Trump will create a constitutional crisis if he fires special counsel Robert Mueller or Deputy Attorney General Rod Rosenstein, who oversees Mueller, or attempts to compromise the investigation by other means. (See The Plan for details.)
Our response in the hours following a potential power grab will dictate what happens next—whether Congress will stand up to Trump or allow him to move our democracy toward authoritarianism.
That’s why we’re preparing to hold emergency “Nobody Is Above the Law” rallies around the country, in the event they are needed—900+ of them and counting, in every state, with 400,000 RSVPs to date!
Donald Trump appears to be keenly aware of these mass protests that will erupt should he take the step of firing Rod Rosenstein, then attempting to fire Robert Mueller.
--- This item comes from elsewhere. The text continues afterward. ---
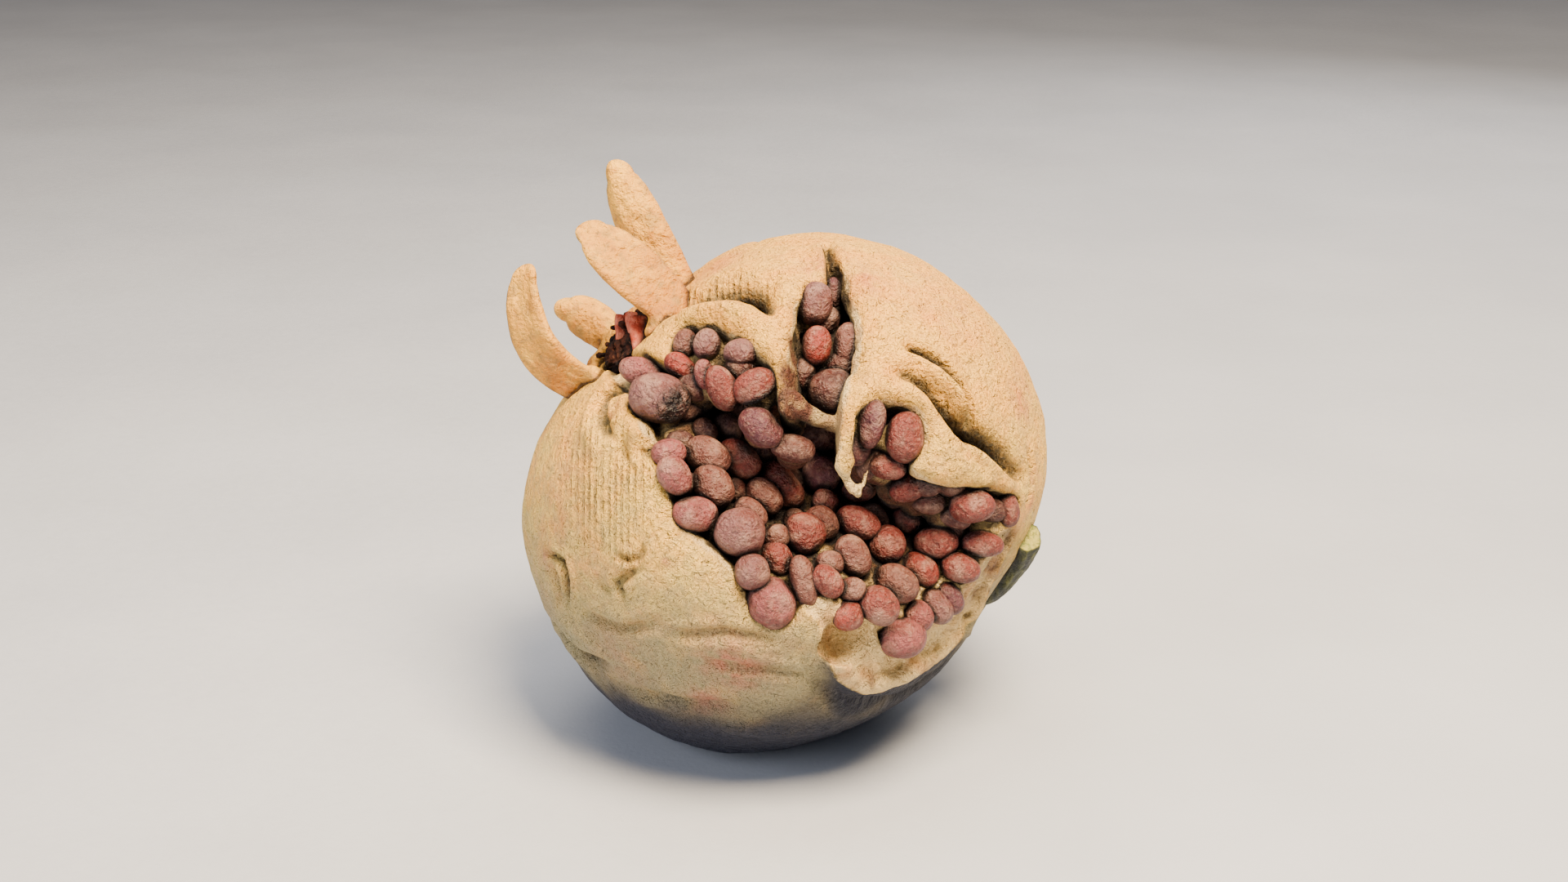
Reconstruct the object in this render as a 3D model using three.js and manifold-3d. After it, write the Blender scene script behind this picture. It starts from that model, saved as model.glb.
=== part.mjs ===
// An open pomegranate, lying on a small flat of its rind with the torn side facing -Y and up.
//
// The fruit is modelled in a face frame with its origin at the middle of the body: x runs across
// the torn face towards the stem, y up it, and z straight out of it. The exported group tilts
// that frame back and stands it on the ground, z = 0. Everything is in millimetres.
//
// Most shapes are set out on the face as seen straight on, as [x, y], and find their own depth
// from the body's surface.

import * as THREE from "three";
import { mergeVertices } from "three/addons/utils/BufferGeometryUtils.js";
import Module from "manifold-3d";

const wasm = await Module();
wasm.setup();

// ---------------------------------------------------------------- driving dimensions

const BODY_RADIUS = 50; // a fruit 100 mm across
const RIND_THICKNESS = 5;
const FACE_TILT = THREE.MathUtils.degToRad(20); // the torn face looks up by this much
const CENTRE_HEIGHT = 46.5; // under the body's radius, which leaves the flat that it rests on
const GAP = 0.4; // between neighbouring pieces
const BED_GAP = 1; // between the pulp and the rind round it

const BODY_DETAIL = 10; // subdivisions of the icosahedron behind each rounded solid
const CAVITY_DETAIL = 5;
const BED_DETAIL = 6;
const ROOT_DETAIL = 0;
const ARIL_FACES = [7, 5]; // round and along each aril

// Slow swells and hollows of the body: bearing round the face, lean out of it, rise, spread.
const SWELLS = [
  { bearing: 133, lean: 14, rise: -8.5, spread: 22 }, // shoulder sunk round the crown
  { bearing: 325, lean: 18, rise: -6.5, spread: 22 }, // corner where the rind has torn away
  { bearing: 35, lean: 0, rise: 1.6, spread: 30 }, // fuller top on the stem side
  { bearing: 238, lean: 0, rise: 2.0, spread: 18 }, // cheek under the crown
  { bearing: 286, lean: 0, rise: -2.5, spread: 16 }, // flatter underside
  { bearing: 338, lean: -8, rise: -4, spread: 10 }, // hollow that the stem grows from
  { bearing: 186, lean: 0, rise: 0.9, spread: 12 }, // cheek below the crown
].map(({ bearing, lean, rise, spread }) => ({
  towards: bearingToDirection(bearing, lean),
  rise,
  spread: THREE.MathUtils.degToRad(spread),
}));

// Folds pressed into the skin of the upper lobes.
const FOLDS = [
  { depth: 3.2, width: 2.6, line: [[19, 21], [25, 16.5], [32, 10.5], [38, 7], [44, 1]] },
  { depth: 2.0, width: 1.6, line: [[20.5, 24.5], [27, 21], [31, 15], [33, 11]] },
  { depth: 2.6, width: 2.4, line: [[-19.5, 33], [-13, 34], [-7.5, 34.5], [-3, 33], [-1.5, 29]] },
];

// The edge of the torn skin: the lower rim from the crown round to the stem, then back along the
// lobes that hang over it, each with the pocket in its face.
const LOWER_RIM = [
  [-31.6, 20.4], [-27.3, 16], [-24.9, 10.8], [-22.7, 7.6], [-21.2, 1.7], [-19.5, -5.3],
  [-15.6, -8.6], [-11.4, -11.4], [-7.9, -15.7], [-5.9, -21.4], [-1, -23.8], [3.2, -20.9],
  [5.7, -22.8], [7.5, -28], [9, -30.8], [12, -34], [15.8, -35.5], [20.4, -34.9],
  [28.4, -30.7], [34.4, -27.1], [34.4, -22.3], [36.3, -17.6], [39, -11.6], [41.2, -7.1],
];
const STEM_LOBE_EDGE = [
  [43, -1.5], [38.6, 0.6], [32.5, 0.6], [26.4, 1.7], [22.1, 3.8], [24.3, 8], [23.3, 13.6],
  [20, 15.4], [15.8, 15.9], [13.2, 14], [12.4, 7.9], [11.8, 1.4], [9.2, 6.5], [9.6, 12.8],
];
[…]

He is likely preparing his base of supporters to see these protests as an angry mob. He could also be paving the way for these protests to be shut down by law enforcement. If there is one thing that has been shown to be abundantly clear by Donald Trump’s rhetoric, he has no problem following a fascist playbook, and violently shutting down protests is part of the fascist playbook. That could very well be why he has already started the process of labeling the protests he wants to shut down as an “angry left-wing mob”.